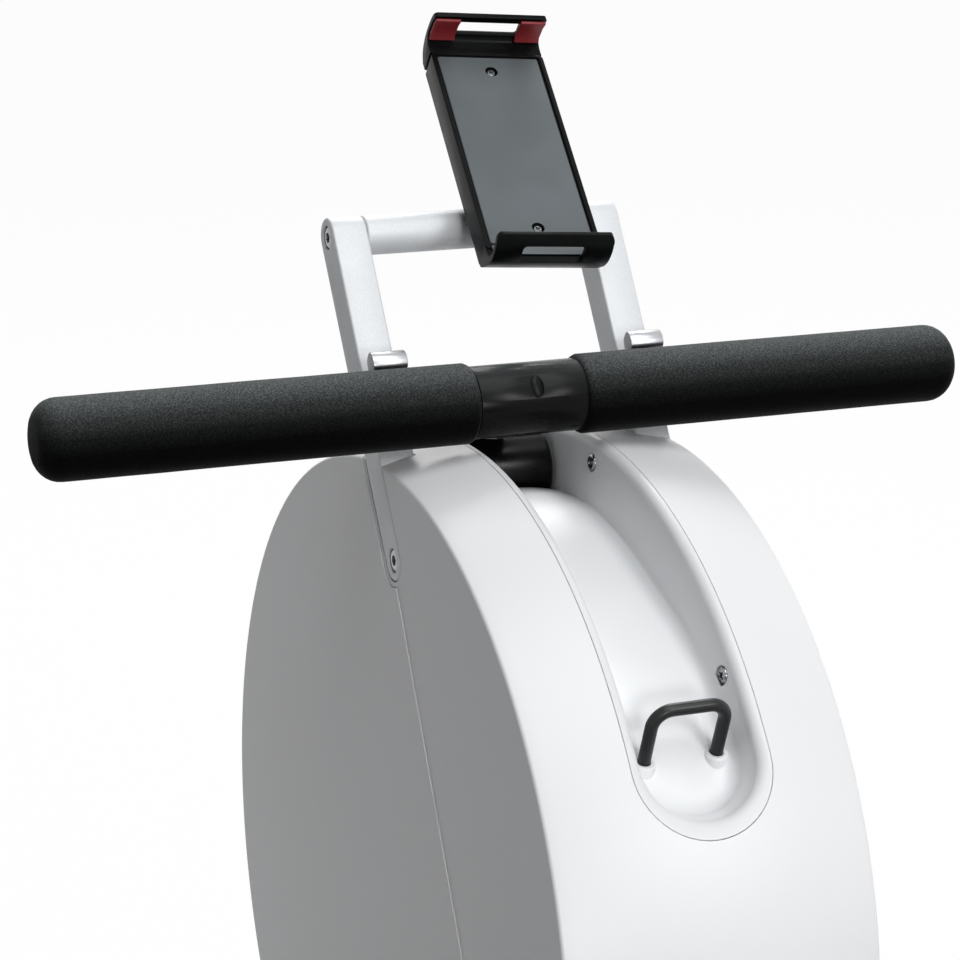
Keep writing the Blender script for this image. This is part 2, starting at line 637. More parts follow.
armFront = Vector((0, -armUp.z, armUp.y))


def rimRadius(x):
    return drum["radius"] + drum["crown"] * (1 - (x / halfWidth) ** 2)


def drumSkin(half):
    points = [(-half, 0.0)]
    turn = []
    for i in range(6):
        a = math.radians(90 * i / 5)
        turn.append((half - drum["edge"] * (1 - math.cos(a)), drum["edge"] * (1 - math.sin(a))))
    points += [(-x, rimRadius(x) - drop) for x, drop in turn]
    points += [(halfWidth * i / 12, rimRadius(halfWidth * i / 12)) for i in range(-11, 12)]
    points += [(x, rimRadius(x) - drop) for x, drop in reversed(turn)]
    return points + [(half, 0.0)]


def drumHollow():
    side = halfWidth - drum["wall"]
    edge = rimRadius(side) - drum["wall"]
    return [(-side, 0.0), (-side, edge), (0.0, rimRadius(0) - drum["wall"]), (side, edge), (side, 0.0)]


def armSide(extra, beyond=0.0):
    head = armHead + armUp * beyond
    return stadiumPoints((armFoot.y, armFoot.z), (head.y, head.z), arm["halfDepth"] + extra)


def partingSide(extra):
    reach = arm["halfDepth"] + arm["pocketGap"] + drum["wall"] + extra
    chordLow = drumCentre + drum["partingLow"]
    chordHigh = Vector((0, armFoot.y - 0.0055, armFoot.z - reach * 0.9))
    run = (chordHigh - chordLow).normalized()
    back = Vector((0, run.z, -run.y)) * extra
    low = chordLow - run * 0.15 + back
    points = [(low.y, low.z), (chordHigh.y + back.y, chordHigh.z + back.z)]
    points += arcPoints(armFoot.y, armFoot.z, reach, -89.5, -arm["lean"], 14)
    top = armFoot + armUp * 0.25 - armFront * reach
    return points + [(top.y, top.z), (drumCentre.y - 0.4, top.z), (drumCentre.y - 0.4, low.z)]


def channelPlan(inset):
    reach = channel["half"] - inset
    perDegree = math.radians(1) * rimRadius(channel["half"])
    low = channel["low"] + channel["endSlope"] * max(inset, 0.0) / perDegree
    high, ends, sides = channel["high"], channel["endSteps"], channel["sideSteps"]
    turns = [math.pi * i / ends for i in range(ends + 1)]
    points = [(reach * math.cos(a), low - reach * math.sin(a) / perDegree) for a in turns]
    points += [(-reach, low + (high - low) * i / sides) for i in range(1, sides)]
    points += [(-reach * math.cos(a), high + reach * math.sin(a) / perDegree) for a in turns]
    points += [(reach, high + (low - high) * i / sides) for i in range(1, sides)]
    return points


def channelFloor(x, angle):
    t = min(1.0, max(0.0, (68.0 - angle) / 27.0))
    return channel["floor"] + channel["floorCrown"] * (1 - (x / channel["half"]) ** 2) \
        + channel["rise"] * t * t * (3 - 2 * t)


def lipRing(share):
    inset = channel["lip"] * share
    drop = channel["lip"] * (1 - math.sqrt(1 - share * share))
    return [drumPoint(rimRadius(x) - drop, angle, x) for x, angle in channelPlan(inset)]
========
Repeat, exactly and only, the lines from the beginning of the material through the line that contains "return points + [(top.y, top.z), (drumCentre.y".

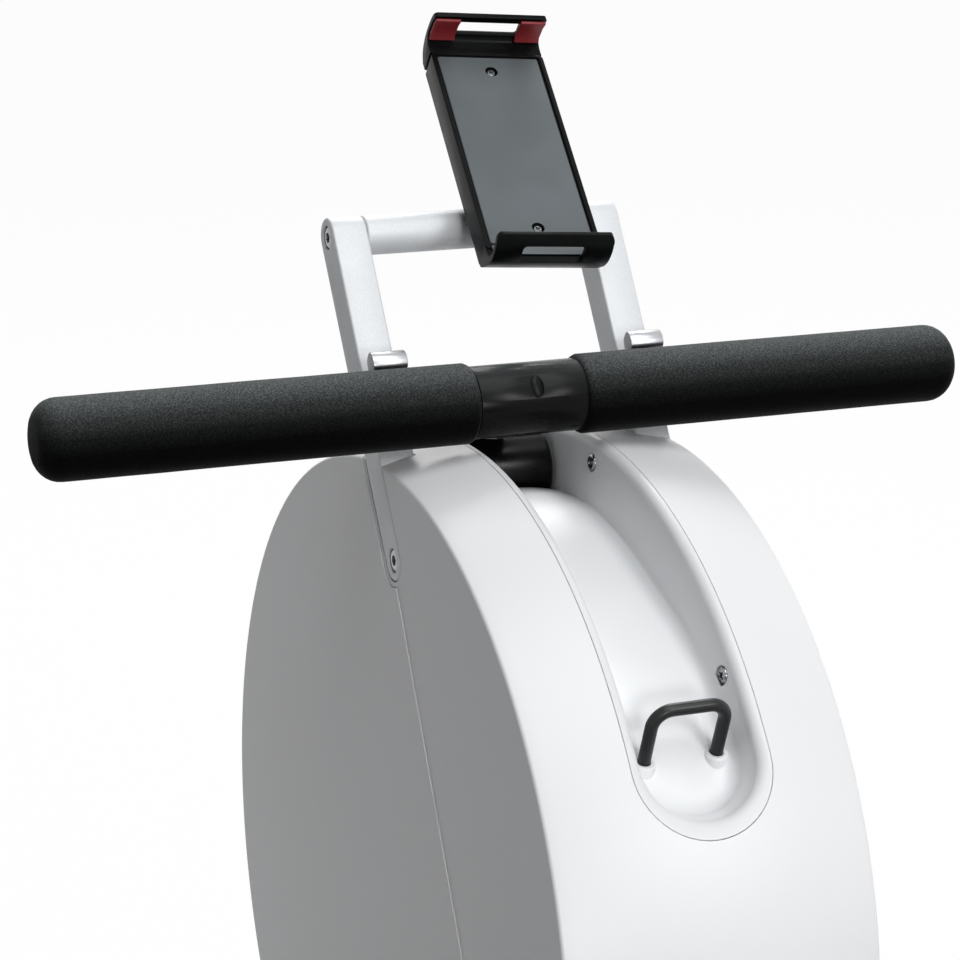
Keep writing the Blender script for this image. This is part 2, starting at line 637. More parts follow.
armFront = Vector((0, -armUp.z, armUp.y))


def rimRadius(x):
    return drum["radius"] + drum["crown"] * (1 - (x / halfWidth) ** 2)


def drumSkin(half):
    points = [(-half, 0.0)]
    turn = []
    for i in range(6):
        a = math.radians(90 * i / 5)
        turn.append((half - drum["edge"] * (1 - math.cos(a)), drum["edge"] * (1 - math.sin(a))))
    points += [(-x, rimRadius(x) - drop) for x, drop in turn]
    points += [(halfWidth * i / 12, rimRadius(halfWidth * i / 12)) for i in range(-11, 12)]
    points += [(x, rimRadius(x) - drop) for x, drop in reversed(turn)]
    return points + [(half, 0.0)]


def drumHollow():
    side = halfWidth - drum["wall"]
    edge = rimRadius(side) - drum["wall"]
    return [(-side, 0.0), (-side, edge), (0.0, rimRadius(0) - drum["wall"]), (side, edge), (side, 0.0)]


def armSide(extra, beyond=0.0):
    head = armHead + armUp * beyond
    return stadiumPoints((armFoot.y, armFoot.z), (head.y, head.z), arm["halfDepth"] + extra)


def partingSide(extra):
    reach = arm["halfDepth"] + arm["pocketGap"] + drum["wall"] + extra
    chordLow = drumCentre + drum["partingLow"]
    chordHigh = Vector((0, armFoot.y - 0.0055, armFoot.z - reach * 0.9))
    run = (chordHigh - chordLow).normalized()
    back = Vector((0, run.z, -run.y)) * extra
    low = chordLow - run * 0.15 + back
    points = [(low.y, low.z), (chordHigh.y + back.y, chordHigh.z + back.z)]
    points += arcPoints(armFoot.y, armFoot.z, reach, -89.5, -arm["lean"], 14)
    top = armFoot + armUp * 0.25 - armFront * reach
    return points + [(top.y, top.z), (drumCentre.y - 0.4, top.z), (drumCentre.y - 0.4, low.z)]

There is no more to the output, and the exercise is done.